::: Recorded data

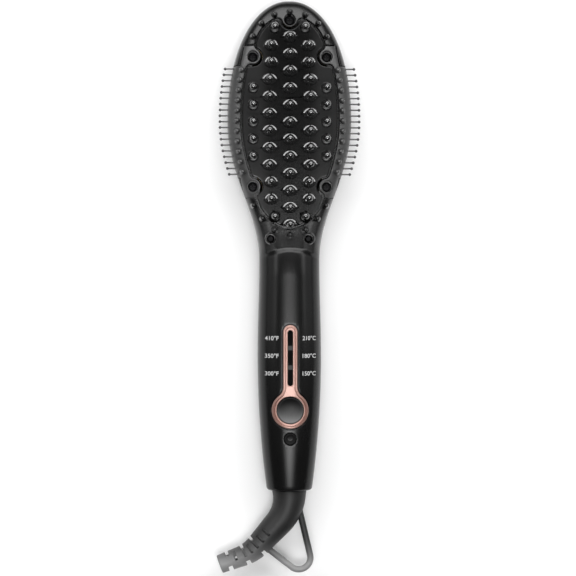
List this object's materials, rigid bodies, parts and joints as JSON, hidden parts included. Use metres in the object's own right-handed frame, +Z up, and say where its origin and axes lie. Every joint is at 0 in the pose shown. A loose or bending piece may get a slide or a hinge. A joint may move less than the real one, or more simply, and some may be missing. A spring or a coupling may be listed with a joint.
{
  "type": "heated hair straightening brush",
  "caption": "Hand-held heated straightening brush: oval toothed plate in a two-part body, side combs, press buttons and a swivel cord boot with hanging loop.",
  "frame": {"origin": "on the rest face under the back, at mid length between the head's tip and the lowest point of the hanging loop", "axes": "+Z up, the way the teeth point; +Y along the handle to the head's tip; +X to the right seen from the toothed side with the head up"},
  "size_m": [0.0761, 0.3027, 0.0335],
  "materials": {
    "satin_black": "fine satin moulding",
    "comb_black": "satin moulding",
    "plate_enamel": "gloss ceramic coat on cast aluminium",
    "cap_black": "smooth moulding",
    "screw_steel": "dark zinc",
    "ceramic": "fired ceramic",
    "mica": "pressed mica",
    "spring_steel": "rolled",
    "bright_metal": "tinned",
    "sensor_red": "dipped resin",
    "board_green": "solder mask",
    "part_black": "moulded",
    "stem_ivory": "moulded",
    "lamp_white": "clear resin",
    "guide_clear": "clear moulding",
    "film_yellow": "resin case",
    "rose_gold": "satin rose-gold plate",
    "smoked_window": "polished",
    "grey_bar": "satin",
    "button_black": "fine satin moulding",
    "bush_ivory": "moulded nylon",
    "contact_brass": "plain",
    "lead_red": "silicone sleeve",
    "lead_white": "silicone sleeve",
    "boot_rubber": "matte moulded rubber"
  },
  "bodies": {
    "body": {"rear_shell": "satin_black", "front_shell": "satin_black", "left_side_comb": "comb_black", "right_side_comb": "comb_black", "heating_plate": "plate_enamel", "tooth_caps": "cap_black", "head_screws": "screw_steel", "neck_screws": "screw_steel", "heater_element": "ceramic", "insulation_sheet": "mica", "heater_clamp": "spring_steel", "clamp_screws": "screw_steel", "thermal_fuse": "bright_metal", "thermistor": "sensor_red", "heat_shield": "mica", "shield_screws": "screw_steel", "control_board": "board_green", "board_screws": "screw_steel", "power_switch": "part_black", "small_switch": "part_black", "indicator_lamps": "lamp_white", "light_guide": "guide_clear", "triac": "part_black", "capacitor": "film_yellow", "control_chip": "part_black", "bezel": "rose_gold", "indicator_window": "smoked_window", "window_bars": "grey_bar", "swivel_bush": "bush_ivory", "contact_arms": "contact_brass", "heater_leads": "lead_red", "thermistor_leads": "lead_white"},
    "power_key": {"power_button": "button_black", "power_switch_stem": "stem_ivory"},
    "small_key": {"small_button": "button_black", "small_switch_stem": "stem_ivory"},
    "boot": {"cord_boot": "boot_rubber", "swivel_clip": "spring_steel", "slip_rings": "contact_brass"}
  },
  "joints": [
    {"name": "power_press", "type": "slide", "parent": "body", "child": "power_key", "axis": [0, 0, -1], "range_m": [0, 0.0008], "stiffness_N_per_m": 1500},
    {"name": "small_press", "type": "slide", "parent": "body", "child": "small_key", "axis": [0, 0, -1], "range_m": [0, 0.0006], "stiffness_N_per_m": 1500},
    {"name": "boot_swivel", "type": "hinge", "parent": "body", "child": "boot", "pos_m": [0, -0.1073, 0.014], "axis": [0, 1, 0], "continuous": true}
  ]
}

::::::
::: Recorded data

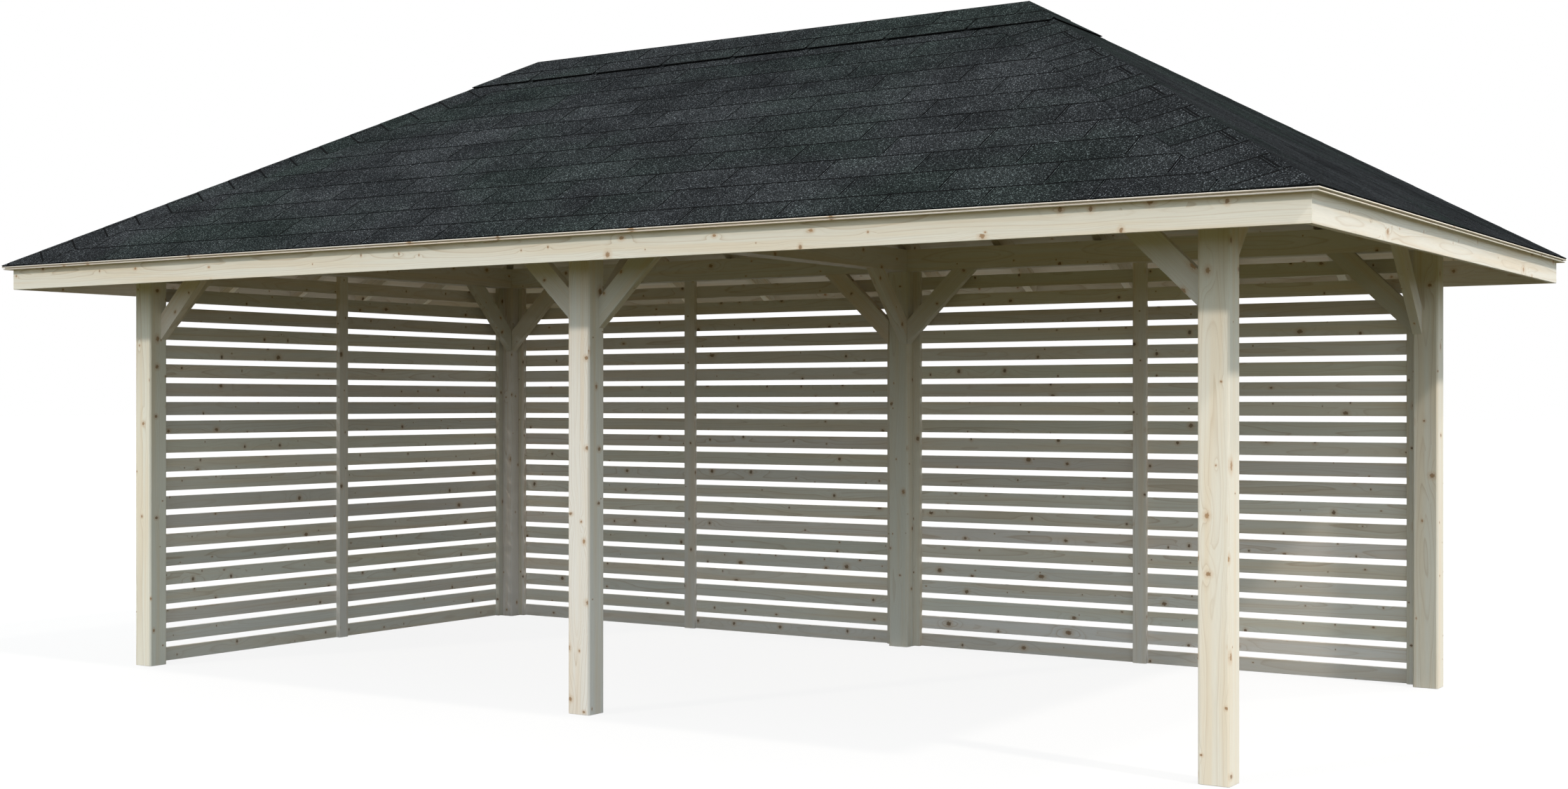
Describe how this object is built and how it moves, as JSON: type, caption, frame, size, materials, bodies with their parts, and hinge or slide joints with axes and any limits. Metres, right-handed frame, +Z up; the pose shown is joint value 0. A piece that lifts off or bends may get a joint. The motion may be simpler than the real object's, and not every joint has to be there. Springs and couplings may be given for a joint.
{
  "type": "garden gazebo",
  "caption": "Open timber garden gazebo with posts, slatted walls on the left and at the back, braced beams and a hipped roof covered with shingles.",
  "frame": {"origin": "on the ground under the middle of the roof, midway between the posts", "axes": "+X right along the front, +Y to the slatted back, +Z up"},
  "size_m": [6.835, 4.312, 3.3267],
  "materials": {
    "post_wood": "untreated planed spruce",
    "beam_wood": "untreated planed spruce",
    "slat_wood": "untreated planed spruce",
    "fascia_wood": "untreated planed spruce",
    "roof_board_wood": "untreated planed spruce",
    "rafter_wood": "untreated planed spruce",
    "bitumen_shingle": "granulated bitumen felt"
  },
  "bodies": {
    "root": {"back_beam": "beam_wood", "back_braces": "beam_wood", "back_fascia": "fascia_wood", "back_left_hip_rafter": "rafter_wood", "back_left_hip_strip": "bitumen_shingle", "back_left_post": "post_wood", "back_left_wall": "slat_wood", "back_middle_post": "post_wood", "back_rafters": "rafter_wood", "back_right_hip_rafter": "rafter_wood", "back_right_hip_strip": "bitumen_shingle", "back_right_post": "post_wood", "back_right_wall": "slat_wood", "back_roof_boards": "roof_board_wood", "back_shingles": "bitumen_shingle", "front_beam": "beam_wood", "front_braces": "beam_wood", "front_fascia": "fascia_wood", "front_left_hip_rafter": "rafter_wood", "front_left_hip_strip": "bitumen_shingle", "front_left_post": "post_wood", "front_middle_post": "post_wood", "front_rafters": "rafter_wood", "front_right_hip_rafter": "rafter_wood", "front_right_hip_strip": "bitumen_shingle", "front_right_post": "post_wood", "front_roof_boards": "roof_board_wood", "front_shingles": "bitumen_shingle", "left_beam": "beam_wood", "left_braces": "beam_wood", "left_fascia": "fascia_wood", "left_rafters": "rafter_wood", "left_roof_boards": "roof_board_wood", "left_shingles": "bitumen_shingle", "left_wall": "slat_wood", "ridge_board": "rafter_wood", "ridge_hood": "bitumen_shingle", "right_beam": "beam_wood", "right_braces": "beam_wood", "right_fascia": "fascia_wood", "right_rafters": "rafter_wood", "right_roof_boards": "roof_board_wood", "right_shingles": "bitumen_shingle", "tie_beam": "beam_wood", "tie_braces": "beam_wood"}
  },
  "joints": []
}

::::::

** Short problem **
Copy every line of the data that holds the string "joints".

** Solution to the exercise **
List this object's materials, rigid bodies, parts and joints as JSON, hidden parts included. Use metres in the object's own right-handed frame, +Z up, and say where its origin and axes lie. Every joint is at 0 in the pose shown. A loose or bending piece may get a slide or a hinge. A joint may move less than the real one, or more simply, and some may be missing. A spring or a coupling may be listed with a joint.
  "joints": [
Describe how this object is built and how it moves, as JSON: type, caption, frame, size, materials, bodies with their parts, and hinge or slide joints with axes and any limits. Metres, right-handed frame, +Z up; the pose shown is joint value 0. A piece that lifts off or bends may get a joint. The motion may be simpler than the real object's, and not every joint has to be there. Springs and couplings may be given for a joint.
  "joints": []